→ SOURCE MATERIAL
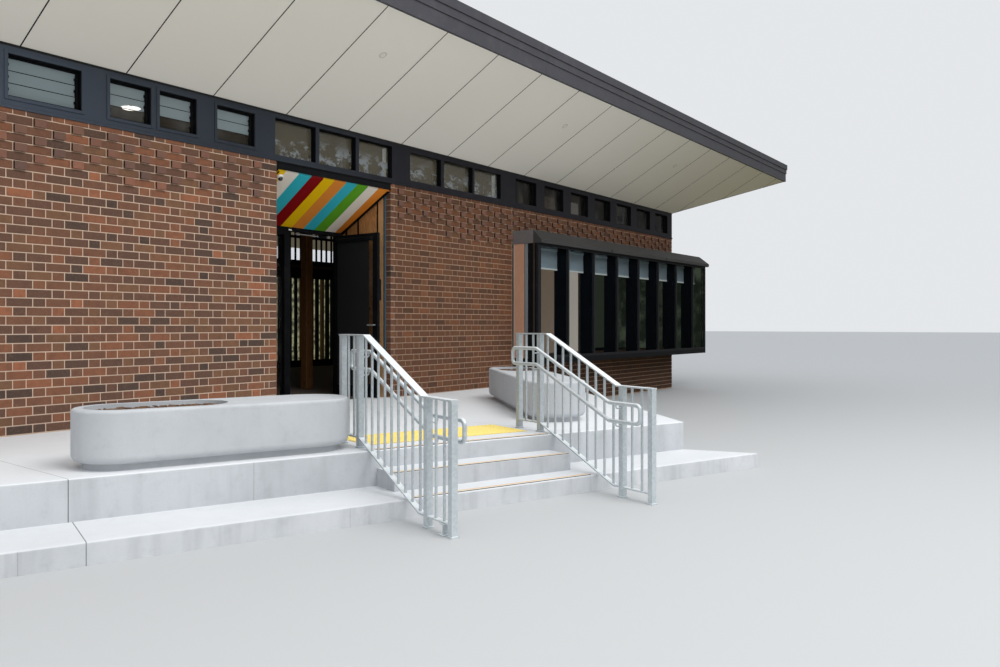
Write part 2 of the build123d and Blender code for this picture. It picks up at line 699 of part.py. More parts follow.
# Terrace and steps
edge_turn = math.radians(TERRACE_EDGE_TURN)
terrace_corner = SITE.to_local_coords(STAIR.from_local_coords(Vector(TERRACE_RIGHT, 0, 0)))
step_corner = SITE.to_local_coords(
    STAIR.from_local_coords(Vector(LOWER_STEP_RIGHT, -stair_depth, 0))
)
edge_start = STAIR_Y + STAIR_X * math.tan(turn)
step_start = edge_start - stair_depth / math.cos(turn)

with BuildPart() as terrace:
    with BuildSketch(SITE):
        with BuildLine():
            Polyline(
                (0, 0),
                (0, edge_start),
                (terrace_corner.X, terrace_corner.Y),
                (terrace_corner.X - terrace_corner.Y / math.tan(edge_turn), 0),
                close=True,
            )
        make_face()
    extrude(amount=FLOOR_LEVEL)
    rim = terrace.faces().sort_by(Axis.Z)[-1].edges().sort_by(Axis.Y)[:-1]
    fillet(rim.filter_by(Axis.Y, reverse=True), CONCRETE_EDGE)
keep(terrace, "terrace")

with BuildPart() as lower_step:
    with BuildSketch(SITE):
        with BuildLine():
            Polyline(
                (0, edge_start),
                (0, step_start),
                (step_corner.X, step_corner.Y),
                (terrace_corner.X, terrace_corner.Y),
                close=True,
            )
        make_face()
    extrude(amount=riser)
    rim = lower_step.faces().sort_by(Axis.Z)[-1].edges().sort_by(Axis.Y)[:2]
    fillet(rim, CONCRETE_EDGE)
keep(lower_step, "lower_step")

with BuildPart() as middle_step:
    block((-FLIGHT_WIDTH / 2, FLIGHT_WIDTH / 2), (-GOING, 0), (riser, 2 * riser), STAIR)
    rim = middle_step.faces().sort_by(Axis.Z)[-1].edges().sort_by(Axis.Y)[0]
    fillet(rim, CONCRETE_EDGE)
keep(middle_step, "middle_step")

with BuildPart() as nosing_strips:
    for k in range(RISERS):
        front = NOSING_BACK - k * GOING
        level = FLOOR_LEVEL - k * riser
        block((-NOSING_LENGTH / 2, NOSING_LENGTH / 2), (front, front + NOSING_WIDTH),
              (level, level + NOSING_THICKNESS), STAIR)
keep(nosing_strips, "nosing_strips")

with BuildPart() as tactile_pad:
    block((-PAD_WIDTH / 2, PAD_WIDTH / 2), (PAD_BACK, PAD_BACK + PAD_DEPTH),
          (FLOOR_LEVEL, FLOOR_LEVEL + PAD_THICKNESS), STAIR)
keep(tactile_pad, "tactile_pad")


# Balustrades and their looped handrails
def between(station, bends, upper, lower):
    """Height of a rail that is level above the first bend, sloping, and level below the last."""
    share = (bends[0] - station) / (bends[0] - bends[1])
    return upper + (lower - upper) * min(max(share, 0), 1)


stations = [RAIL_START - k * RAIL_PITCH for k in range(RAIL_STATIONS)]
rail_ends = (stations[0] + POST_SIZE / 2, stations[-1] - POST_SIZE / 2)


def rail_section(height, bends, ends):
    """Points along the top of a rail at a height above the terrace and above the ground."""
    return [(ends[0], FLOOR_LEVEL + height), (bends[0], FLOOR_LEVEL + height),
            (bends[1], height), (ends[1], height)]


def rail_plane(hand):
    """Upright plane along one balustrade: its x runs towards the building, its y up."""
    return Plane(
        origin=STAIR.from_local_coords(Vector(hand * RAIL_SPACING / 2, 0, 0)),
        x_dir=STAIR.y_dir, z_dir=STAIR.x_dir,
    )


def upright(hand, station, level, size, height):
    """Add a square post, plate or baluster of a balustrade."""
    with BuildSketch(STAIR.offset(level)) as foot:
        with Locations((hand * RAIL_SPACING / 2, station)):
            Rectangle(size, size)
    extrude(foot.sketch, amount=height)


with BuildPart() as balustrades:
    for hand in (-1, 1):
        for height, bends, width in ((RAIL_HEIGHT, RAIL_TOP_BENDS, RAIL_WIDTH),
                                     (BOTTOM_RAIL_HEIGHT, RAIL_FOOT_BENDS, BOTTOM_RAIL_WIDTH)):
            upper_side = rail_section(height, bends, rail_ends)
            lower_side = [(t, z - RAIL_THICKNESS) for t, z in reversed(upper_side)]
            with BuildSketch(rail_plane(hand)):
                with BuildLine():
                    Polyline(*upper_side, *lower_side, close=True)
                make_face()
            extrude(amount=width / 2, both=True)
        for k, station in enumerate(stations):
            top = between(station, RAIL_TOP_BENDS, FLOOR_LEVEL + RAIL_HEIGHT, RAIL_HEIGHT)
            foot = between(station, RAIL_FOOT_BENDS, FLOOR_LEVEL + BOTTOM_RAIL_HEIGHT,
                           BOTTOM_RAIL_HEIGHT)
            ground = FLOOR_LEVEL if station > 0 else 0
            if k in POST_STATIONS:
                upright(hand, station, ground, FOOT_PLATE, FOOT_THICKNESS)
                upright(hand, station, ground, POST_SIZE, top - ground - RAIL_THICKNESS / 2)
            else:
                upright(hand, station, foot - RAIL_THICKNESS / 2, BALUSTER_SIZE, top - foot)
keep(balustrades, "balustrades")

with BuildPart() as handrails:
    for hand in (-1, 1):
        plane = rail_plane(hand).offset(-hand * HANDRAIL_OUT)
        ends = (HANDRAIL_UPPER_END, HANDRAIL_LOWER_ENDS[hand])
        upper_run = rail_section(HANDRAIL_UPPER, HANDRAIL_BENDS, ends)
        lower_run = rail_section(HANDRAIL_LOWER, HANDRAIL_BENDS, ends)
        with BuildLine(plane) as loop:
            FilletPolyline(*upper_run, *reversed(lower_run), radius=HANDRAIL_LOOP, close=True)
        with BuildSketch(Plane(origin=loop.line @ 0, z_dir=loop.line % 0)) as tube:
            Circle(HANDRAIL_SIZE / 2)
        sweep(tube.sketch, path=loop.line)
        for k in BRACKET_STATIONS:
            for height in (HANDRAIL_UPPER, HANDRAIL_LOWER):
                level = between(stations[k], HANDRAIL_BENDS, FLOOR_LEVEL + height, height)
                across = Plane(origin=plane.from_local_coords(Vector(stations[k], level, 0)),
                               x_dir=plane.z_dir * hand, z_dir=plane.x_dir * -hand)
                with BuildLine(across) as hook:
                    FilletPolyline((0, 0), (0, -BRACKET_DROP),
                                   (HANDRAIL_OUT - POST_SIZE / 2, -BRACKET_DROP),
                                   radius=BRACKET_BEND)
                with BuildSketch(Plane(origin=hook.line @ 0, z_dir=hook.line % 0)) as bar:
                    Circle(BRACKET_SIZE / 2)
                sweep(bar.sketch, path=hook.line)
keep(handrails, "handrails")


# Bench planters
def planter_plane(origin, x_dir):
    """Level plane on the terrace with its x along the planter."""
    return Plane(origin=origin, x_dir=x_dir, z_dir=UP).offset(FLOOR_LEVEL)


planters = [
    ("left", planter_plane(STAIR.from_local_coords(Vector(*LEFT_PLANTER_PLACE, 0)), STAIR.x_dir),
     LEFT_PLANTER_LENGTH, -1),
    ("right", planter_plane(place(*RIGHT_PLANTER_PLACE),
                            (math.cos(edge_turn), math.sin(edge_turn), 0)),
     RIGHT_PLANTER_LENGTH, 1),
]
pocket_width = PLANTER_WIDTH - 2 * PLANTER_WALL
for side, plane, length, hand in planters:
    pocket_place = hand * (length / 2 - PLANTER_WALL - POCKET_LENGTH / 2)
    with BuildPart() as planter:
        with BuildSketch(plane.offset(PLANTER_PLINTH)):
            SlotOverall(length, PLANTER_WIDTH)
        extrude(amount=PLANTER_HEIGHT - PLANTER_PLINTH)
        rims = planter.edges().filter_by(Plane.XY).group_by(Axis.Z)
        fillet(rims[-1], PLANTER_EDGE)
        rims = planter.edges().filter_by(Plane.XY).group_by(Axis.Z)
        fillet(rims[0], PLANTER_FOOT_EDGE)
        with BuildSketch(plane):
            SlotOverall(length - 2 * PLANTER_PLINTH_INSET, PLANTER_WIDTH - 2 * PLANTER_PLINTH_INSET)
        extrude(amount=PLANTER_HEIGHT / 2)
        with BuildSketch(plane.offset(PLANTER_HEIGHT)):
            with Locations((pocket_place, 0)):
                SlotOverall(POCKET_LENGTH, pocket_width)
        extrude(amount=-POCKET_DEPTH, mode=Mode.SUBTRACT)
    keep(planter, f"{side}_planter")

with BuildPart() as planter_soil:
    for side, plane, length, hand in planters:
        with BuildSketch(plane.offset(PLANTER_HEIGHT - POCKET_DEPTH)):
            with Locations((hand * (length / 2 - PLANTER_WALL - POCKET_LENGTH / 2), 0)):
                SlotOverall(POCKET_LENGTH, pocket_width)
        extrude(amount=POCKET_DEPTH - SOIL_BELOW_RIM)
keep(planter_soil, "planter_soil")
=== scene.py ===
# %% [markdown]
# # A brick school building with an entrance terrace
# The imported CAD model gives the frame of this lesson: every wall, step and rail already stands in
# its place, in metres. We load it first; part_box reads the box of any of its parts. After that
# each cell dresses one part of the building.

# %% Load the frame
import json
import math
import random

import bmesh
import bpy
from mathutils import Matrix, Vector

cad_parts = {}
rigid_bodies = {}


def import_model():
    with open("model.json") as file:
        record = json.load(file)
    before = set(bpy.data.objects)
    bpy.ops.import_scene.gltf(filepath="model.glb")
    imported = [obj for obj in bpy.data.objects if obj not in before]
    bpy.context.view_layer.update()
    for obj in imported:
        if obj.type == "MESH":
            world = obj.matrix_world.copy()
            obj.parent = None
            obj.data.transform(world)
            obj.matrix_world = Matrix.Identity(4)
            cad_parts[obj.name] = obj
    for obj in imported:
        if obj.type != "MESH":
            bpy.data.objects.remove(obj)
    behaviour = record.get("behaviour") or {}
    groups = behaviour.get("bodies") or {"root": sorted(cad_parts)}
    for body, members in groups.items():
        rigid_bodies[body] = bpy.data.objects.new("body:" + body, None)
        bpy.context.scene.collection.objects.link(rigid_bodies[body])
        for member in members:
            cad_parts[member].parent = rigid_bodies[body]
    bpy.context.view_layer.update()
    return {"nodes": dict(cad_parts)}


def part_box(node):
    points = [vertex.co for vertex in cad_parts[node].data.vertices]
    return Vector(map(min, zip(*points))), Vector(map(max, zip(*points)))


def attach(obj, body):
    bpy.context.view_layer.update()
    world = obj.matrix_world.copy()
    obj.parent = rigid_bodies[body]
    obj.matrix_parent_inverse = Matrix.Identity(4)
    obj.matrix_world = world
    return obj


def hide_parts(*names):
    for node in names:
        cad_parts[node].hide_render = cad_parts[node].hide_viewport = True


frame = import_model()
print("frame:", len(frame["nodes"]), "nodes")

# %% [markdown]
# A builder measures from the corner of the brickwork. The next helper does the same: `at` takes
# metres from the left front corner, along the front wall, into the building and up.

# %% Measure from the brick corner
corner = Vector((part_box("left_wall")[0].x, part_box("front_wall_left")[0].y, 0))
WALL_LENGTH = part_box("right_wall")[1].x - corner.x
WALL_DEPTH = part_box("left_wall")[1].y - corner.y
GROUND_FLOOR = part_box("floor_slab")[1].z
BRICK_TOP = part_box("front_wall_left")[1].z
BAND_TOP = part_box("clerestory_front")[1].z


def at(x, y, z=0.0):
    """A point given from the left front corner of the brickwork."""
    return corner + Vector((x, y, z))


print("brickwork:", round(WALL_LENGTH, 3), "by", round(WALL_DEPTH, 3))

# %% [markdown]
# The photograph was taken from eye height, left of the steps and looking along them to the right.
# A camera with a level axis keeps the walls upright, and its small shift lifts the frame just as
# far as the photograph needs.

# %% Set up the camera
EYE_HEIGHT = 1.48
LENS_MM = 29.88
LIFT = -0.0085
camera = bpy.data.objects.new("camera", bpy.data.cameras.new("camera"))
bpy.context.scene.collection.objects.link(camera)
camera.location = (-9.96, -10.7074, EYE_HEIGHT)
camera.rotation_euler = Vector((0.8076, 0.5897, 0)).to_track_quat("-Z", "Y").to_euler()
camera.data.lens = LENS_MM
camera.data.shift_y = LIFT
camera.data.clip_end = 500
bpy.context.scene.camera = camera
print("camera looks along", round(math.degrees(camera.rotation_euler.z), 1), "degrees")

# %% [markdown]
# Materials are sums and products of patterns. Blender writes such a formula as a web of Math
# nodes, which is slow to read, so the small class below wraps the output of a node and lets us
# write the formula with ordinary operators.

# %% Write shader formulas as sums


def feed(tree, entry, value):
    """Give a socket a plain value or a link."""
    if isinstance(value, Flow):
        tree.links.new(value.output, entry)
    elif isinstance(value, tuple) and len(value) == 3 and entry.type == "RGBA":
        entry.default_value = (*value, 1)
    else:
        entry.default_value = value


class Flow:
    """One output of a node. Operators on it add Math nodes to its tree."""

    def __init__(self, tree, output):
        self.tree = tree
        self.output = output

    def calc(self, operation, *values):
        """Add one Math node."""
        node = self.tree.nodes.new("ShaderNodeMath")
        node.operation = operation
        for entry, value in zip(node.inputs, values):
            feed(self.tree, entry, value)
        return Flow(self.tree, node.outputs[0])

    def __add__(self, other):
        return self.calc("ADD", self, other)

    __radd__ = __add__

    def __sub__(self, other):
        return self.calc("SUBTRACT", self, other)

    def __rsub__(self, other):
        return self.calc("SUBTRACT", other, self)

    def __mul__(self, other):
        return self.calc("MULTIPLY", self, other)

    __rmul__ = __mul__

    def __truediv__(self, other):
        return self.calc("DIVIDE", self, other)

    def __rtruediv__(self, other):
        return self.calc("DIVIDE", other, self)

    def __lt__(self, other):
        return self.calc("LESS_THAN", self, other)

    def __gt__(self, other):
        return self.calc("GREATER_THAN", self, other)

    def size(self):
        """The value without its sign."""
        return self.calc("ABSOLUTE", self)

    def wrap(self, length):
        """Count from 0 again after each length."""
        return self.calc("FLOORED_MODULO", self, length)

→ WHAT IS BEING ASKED
Check every line of the listing for the string "this" and report how many lines have it, as a number alone.

→ EXERCISE OUTPUT
2